▶ _What to produce_:
Quote the entries below from the line with "const canary = new THREE.Group();" through the line with "zip(*points))), Vector(map(max, zip(*points)))", both ends included, and only those lines.

Rows from a 3D modeling dataset
+++

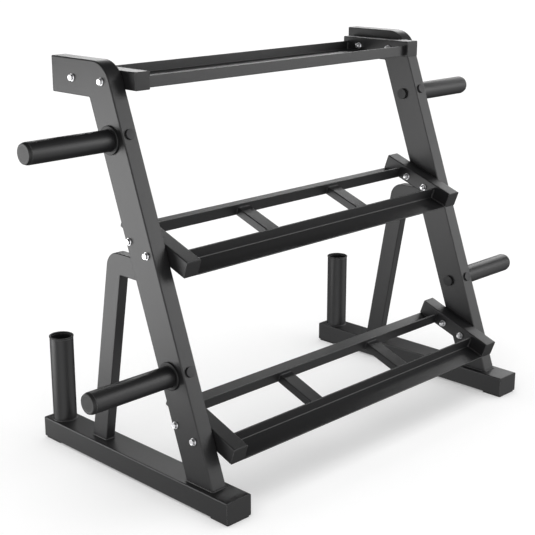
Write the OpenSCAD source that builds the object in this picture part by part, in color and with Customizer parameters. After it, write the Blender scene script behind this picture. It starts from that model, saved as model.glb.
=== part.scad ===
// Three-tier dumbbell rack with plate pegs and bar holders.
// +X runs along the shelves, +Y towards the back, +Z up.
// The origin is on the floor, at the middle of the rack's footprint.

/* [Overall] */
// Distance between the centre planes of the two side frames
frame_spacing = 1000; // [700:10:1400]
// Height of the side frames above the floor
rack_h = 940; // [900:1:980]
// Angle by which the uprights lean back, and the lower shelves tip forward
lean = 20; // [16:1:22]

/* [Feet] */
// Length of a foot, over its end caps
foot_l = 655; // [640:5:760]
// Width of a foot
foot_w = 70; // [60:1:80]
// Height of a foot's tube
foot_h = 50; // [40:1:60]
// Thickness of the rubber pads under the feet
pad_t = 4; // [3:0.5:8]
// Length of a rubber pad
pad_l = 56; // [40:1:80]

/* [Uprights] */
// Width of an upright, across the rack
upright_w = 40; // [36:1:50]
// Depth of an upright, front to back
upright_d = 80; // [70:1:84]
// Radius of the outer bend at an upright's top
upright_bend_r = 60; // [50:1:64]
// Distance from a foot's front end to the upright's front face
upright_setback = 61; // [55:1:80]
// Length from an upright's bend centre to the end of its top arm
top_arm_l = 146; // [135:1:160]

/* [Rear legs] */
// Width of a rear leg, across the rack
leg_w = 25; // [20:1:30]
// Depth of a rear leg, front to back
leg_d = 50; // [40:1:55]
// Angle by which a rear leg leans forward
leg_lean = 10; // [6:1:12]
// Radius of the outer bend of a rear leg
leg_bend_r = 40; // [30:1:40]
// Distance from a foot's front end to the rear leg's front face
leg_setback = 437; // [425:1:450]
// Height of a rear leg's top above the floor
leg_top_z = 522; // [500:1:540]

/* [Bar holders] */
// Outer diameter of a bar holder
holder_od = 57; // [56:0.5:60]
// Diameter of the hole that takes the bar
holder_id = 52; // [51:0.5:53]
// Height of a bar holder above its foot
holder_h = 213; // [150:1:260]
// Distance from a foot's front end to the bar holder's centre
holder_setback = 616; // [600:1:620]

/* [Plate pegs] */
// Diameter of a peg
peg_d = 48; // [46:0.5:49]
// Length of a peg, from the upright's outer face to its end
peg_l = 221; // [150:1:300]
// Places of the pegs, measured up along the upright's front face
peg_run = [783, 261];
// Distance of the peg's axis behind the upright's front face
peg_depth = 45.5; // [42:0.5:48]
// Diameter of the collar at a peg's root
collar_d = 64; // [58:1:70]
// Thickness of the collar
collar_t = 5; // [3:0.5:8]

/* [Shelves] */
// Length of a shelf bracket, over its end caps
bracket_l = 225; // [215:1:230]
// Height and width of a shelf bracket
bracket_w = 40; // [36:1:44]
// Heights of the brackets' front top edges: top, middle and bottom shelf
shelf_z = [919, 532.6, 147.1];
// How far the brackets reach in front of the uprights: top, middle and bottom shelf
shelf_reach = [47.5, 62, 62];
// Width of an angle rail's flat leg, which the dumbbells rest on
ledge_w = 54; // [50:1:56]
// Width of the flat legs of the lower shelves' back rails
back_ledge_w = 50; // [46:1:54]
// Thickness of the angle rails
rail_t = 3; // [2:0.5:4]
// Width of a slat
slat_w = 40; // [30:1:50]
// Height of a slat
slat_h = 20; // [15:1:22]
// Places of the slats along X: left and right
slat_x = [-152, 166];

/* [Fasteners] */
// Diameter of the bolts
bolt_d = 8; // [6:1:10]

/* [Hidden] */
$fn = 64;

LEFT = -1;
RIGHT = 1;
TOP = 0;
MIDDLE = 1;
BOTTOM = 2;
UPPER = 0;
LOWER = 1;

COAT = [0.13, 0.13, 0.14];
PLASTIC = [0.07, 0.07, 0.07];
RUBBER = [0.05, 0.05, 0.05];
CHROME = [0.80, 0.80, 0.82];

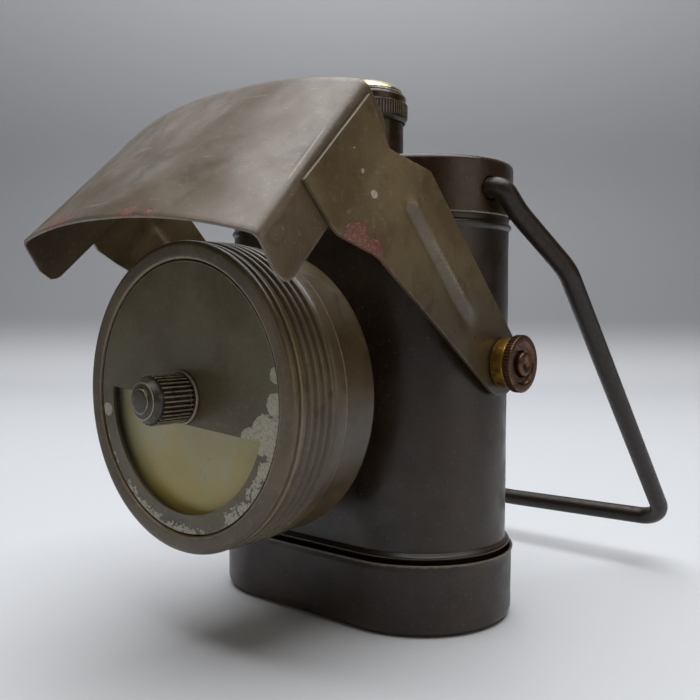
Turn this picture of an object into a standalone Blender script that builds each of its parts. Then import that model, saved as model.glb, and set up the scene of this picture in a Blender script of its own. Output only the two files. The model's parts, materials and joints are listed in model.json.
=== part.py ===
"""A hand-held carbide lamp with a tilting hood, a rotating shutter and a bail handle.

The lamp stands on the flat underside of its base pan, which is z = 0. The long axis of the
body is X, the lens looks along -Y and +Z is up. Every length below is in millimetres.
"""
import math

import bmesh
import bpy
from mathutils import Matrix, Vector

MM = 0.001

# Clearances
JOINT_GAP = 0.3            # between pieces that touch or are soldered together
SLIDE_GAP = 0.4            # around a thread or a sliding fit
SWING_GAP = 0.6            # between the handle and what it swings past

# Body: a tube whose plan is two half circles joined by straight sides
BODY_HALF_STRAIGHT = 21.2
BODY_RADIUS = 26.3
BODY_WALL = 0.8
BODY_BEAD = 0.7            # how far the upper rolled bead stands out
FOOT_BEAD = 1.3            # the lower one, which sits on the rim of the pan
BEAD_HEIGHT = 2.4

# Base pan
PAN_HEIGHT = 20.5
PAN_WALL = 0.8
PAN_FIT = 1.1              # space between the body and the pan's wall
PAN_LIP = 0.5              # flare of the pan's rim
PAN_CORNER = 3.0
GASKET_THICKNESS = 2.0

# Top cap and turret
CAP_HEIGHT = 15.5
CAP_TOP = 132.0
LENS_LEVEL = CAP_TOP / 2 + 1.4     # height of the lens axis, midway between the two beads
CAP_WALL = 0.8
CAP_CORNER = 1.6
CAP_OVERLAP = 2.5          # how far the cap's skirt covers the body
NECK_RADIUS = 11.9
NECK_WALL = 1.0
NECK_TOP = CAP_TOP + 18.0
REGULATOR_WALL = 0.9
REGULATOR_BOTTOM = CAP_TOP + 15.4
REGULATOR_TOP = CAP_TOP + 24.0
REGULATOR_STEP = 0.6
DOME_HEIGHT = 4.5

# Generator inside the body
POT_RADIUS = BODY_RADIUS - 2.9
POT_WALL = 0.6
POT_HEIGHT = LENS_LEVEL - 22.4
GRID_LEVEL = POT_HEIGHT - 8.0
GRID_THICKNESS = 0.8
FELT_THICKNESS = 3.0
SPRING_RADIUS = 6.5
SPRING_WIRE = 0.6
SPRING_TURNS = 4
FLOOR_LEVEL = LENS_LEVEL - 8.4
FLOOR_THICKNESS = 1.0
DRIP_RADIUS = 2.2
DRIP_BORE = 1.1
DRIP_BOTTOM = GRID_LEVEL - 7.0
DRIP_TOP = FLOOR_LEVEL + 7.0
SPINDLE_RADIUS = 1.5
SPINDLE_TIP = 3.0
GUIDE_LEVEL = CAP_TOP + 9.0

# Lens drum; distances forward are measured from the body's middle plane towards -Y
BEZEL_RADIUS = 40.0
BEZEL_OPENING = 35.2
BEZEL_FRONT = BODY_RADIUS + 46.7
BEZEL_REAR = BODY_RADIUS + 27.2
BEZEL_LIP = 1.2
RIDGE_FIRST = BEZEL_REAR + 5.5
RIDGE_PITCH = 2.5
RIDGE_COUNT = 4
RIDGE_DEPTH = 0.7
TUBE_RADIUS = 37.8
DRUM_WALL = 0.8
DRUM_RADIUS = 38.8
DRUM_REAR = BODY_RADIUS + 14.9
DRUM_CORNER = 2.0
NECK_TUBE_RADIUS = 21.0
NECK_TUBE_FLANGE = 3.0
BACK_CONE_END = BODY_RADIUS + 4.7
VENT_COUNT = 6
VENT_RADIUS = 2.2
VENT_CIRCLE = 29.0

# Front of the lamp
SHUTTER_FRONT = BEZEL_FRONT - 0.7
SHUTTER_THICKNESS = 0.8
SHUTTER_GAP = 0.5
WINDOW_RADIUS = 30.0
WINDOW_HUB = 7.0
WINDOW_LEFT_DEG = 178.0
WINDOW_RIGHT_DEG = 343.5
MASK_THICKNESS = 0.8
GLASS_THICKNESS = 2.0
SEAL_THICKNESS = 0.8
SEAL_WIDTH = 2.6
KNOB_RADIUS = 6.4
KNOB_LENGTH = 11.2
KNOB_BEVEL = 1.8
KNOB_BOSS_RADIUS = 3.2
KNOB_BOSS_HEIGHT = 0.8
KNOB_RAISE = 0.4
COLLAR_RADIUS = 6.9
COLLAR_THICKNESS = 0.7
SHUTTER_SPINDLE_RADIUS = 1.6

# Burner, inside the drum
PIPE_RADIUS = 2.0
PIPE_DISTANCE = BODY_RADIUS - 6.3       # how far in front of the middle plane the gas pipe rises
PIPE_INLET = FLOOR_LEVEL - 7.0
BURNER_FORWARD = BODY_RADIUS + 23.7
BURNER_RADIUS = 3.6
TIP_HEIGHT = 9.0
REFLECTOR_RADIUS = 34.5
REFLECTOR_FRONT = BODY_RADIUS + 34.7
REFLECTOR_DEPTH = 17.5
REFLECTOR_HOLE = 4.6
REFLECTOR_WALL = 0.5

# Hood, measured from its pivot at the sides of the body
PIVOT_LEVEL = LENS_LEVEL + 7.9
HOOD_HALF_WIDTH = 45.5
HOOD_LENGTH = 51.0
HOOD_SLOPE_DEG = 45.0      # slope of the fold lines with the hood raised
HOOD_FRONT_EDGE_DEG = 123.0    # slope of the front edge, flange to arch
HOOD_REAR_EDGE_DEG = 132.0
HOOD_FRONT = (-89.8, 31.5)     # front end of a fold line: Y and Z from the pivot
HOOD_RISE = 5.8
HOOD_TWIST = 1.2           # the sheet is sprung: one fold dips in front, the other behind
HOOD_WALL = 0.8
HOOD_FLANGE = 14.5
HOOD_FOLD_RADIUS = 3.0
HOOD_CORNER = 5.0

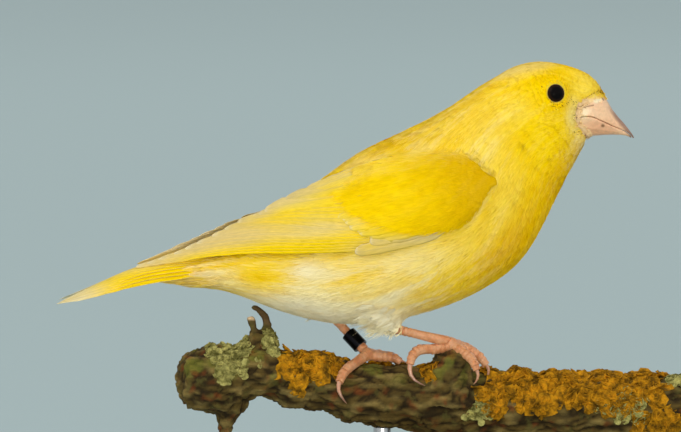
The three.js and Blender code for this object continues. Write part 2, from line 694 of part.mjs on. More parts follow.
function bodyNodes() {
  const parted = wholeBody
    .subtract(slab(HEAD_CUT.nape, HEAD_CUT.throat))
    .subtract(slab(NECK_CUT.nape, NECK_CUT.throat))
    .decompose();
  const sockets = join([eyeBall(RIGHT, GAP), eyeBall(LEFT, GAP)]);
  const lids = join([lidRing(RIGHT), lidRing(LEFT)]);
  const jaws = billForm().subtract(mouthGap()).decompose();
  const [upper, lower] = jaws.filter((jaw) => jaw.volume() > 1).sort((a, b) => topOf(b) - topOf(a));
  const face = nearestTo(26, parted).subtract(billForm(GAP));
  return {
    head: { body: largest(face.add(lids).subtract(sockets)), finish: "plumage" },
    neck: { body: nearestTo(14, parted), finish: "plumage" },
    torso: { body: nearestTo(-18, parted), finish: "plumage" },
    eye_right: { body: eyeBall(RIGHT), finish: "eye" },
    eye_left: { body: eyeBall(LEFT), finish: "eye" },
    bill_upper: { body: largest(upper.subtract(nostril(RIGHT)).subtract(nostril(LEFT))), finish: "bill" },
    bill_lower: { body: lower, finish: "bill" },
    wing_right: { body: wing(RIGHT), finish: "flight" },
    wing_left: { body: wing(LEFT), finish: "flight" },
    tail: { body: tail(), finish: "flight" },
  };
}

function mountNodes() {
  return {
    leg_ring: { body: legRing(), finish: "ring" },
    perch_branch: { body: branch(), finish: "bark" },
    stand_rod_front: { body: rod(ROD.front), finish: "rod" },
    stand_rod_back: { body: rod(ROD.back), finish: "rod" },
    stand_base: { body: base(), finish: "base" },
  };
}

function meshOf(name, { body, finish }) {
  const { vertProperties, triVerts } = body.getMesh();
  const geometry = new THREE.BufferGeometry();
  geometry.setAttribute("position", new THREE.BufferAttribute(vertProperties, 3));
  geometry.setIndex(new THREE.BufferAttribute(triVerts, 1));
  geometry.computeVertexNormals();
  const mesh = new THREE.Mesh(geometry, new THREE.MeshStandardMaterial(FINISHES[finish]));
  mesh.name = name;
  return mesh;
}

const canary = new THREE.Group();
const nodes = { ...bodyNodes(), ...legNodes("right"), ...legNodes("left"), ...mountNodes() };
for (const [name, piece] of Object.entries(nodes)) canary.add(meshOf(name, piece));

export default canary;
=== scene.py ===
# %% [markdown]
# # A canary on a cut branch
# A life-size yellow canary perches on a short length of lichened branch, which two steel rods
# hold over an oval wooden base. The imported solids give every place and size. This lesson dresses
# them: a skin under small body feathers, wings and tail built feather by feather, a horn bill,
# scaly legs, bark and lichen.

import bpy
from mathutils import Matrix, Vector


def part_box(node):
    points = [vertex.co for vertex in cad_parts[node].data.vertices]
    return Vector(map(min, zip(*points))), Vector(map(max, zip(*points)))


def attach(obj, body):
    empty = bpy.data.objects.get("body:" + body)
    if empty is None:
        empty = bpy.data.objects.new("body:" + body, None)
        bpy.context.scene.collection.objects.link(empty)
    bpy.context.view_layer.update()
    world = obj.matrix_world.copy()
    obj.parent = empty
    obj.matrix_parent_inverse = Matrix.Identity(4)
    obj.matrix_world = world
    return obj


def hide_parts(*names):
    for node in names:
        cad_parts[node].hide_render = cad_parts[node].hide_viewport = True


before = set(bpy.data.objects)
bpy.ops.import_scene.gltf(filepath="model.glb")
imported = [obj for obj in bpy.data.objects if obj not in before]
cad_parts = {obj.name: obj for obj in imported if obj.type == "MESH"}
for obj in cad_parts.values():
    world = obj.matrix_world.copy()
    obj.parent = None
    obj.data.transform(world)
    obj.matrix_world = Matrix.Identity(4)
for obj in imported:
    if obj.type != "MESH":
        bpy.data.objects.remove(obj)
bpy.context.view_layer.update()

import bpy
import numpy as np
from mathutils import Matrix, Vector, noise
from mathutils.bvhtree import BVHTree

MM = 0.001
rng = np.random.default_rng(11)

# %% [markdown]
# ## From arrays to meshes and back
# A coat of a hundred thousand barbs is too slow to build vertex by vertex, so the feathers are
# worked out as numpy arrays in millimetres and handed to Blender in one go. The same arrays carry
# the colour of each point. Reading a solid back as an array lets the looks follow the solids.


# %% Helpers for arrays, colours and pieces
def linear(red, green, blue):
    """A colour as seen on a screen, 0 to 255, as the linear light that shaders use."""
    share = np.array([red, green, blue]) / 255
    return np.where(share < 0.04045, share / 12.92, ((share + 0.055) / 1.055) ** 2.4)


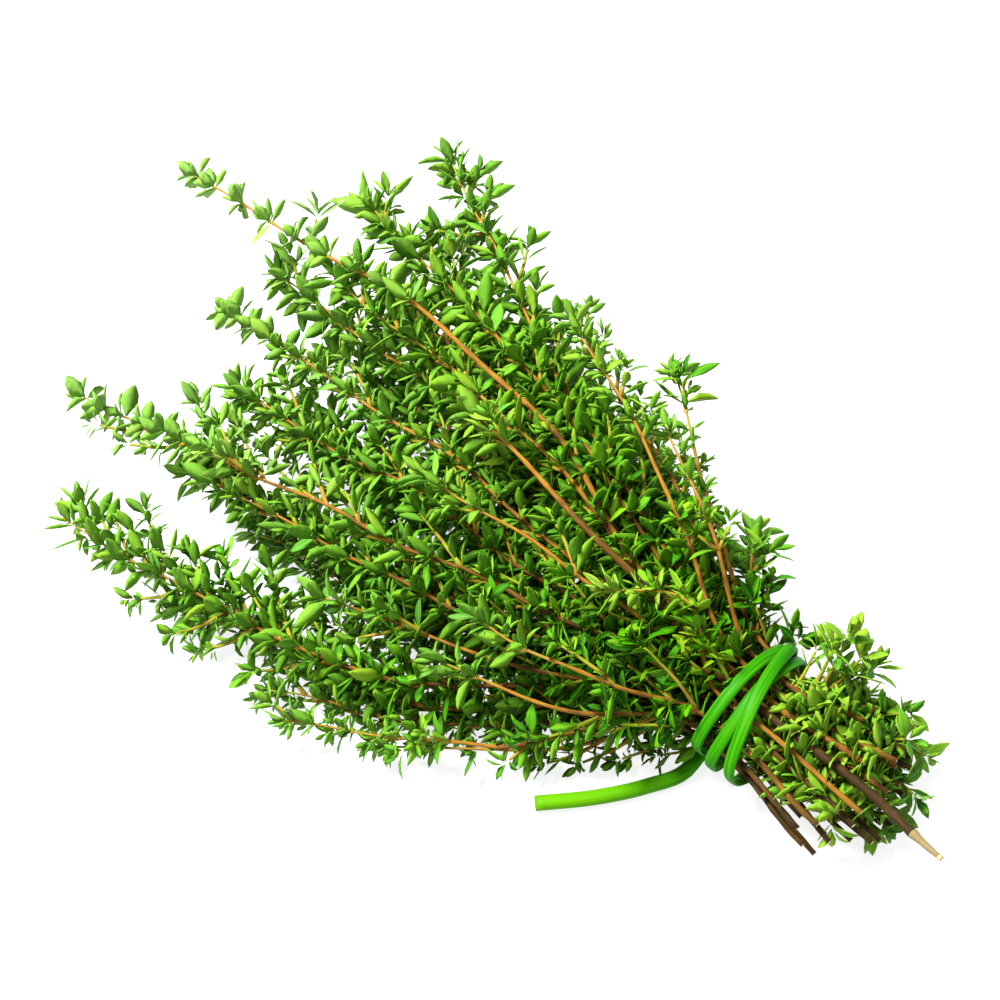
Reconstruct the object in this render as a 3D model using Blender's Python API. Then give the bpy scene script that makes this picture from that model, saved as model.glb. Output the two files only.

+++

▶ _Reply to the exercise_:
const canary = new THREE.Group();
const nodes = { ...bodyNodes(), ...legNodes("right"), ...legNodes("left"), ...mountNodes() };
for (const [name, piece] of Object.entries(nodes)) canary.add(meshOf(name, piece));

export default canary;
=== scene.py ===
# %% [markdown]
# # A canary on a cut branch
# A life-size yellow canary perches on a short length of lichened branch, which two steel rods
# hold over an oval wooden base. The imported solids give every place and size. This lesson dresses
# them: a skin under small body feathers, wings and tail built feather by feather, a horn bill,
# scaly legs, bark and lichen.

import bpy
from mathutils import Matrix, Vector


def part_box(node):
    points = [vertex.co for vertex in cad_parts[node].data.vertices]
    return Vector(map(min, zip(*points))), Vector(map(max, zip(*points)))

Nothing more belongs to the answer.